The game in a way portrays things like smoking, drinking, and drug use as positive things. They are often goals that you try to achieve. Some people may be offended, but I think if the life goals were more serious things like education level, social clubs you join, charity work you do, your position at your company etc, the game would be rather dull. However I do not recommend playing this game with people younger than 17, lest we send the wrong messages to our youngsters (e.g. it's OK to have anonymous sex).

I think the game needs 6 players (the max number) to be good. In our 4P game, we had too little player interaction. I suspect even with 5 players it's not good enough. It may be just due to the way we happened to play. It was our first game afterall. However even on BoardGameGeek most people recommend 5 or 6 players. We probably should have paid more attention to other players' attributes and tried to mess one another up more.

5 comments:

wankongyew said...

Hmm, this looks like an interesting game that I'd like to try. Like a boardgame version of The Sims or Kudos, a small life simulation game by an indie developer.

Hiew Chok Sien said...

Just treat it as an experience game rather than a competitive game, and you'll enjoy it. I don't remember whether Chong Sean has it though.

Chong Sean said...

Fluch der Mumie is also by Marcel-Andre Casasola Merkle, and Attribute, Julchen und die Monster, Monstermaler.

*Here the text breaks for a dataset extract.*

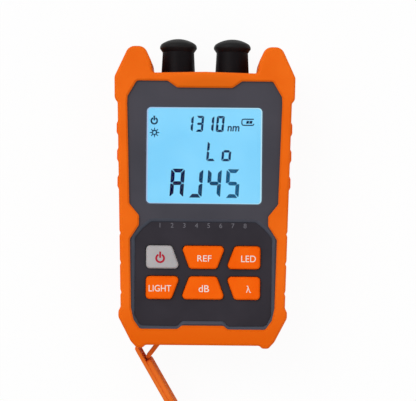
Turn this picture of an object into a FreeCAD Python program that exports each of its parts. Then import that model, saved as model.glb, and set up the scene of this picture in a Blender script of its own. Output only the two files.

I don't have funny friends...

I have a 16+ adult game,
"The Difference Between Women & Men", a party game 16+ by Uwe Rosenberg!

Passerby said...

hi, do you know where i can get this game?

Hiew Chok Sien said...

my copy of funny friends was a gift from a taiwanese friend. i did a quick search of online stores in malaysia and singapore and couldn't find any. you can try to contact boardgamecafe.net to see whether they can order a copy for you (i assume you are in malaysia, this is a malaysian site). else try searching www.boardgameprices.com. there are many online stores in usa selling it i think.